If a clothing brand puts together a bag and a customer receives five items for £50, but a large shirt turns out to fit closer to a medium or extra large, a retailer could give them the option to trade it for store credit equivalent to its percentage of the bag itself. As it’s a fifth, it could be classed as £10 in value. The item can be repackaged, while the shopper is incentivised to return to store with ring-fenced credit. A limit on the number of individual returns is important, however – the luck of the draw still needs to be emphasised, while it lowers chances of the sale being abused.

There must be a limit

While the temptation to dedicate a whole floor to lucky bags may be a department store’s dream, there needs to be a limit to the number of bags available.

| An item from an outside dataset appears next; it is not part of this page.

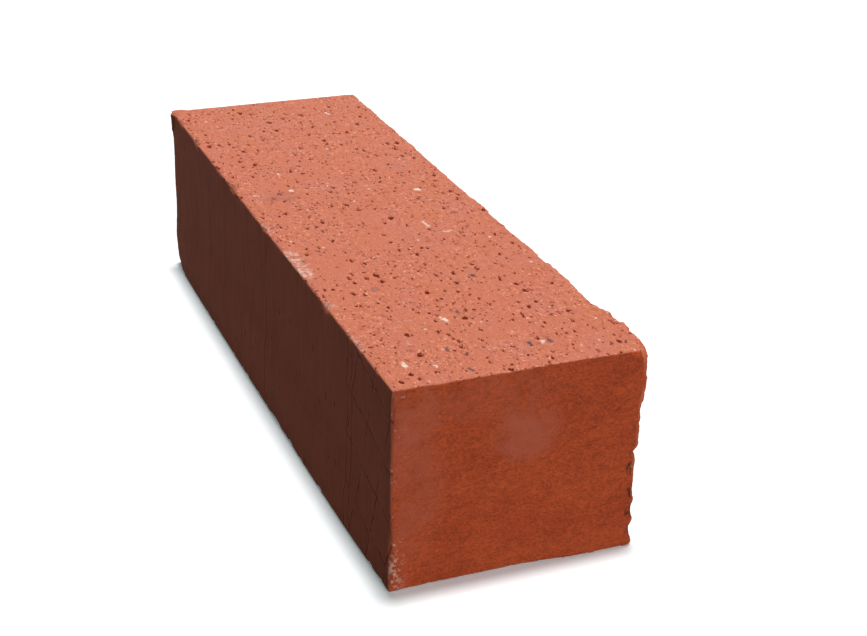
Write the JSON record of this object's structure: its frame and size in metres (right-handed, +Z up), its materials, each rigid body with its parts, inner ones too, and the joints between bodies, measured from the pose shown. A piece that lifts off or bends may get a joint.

The whole point of lucky bags is that you’re lucky to get one in the first place, and this exclusivity is the key driver of excitement, social media PR and the number of people in the store on the day.

Time to get lucky

At its heart, Fukubukuro is a fair, honest, easy and anti-wasteful sales tactic that prepares businesses for new stock at a time that’s right. It’s also something that can be easily planned over the preceding months and is flexible enough to respond to any highs or lows in pre-Christmas product sales.

However, it must be done well and stay true to the originators’ approaches in Japan. As an import, Black Friday may be more popular than ever, but it’s fair to argue that it has more detractors than ever before. Lucky bags need to live up to their name, and any Fukubukuro-style campaign should be founded on the idea that even the most cynical British customers will feel like they’re missing out on something new, exciting, different and value-driven.

Early adopters of Fukubukuro should see the opportunity as a win-win. Consumers always remember who kickstarted a trend – and as public sentiment increasingly sees “all high streets as the same”, there’s little harm in trying something different.